U.S. government officials use labels like "treason" and "terrorism" to isolate political dissidents from the general public, and give the federal government more room to enforce unpopular policies on the whole population. That is why it is critical that all people in America, and the West, left and right, liberal and conservative, political and apolitical, black and white, citizen and immigrant, Christian and Muslim, Jew and gentile, rich and poor, stand up for everybody's rights, and don't fall into the trap that some of us are terrorists, and some of us are not, because the truth is that none of us are terrorists.

The only terrorists that we should be worried about are the terrorists who are plotting secretly within the highest levels of the American government in the name of the American people, and civilized values. All the criminal wars that currently engulf the Middle East spring from their murderous heads; and the police state policies that is keeping liberty on lockdown in the West were produced by their blood-inked pens.

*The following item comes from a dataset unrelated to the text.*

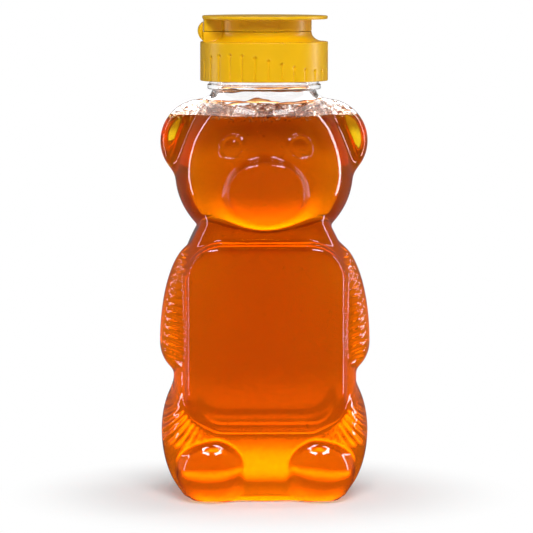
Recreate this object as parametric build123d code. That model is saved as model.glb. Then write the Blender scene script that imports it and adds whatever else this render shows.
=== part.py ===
from build123d import *
import os
from math import cos, radians, sqrt

# A honey bear bottle, in millimetres. The bear looks along -Y, its ears lie along X, the neck's axis is
# Z, and z = 0 is the table. The origin is the point of the table on the neck's axis.

# Moulded shell
shell_wall = 0.8
base_thickness = 2.2
honey_gap = 0.2
honey_level = 121.6
overrun = 5.0

# Head: a swelling with a taller crown than chin
head_half_width = 28.3
head_half_depth = 22.5
head_crown_rise = 31.0
head_chin_drop = 25.0
head_centre_height = 103.0

# Ears: round from the front, swollen in the middle, halfway through the head's depth
ear_radius = 13.3
ear_half_thickness = 6.5
ear_spread = 19.7
ear_height = 113.3

# Snout: a drafted oval boss with a rounded front edge
snout_half_width = 13.2
snout_half_height = 10.9
snout_draft = 1.0
snout_front = 27.4
snout_root = 16.0
snout_front_round = 2.2
snout_height = 98.3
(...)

There is a reason why Western, banking-owned regimes want us to associate political dissidents and protesters with extremists and terrorists. It is because they want us to learn to subconsciously denounce political dissidents and protesters, and to be afraid to speak up in defense of them when they are charged, arrested, detained, or killed. To avert such outcomes, we must reject the redefinition of political activism into domestic terrorism. Oppressive regimes that target a group of citizens with loaded language, and then turn their might against them must be resisted by all citizens. Words that are produced by systems of repression don't deserve people's critical attention, nor do their deeds deserve people's uncritical obedience.


Sources:

1. Dulles, Allen. (1947). Germany's Underground. New York: The Macmillan Company.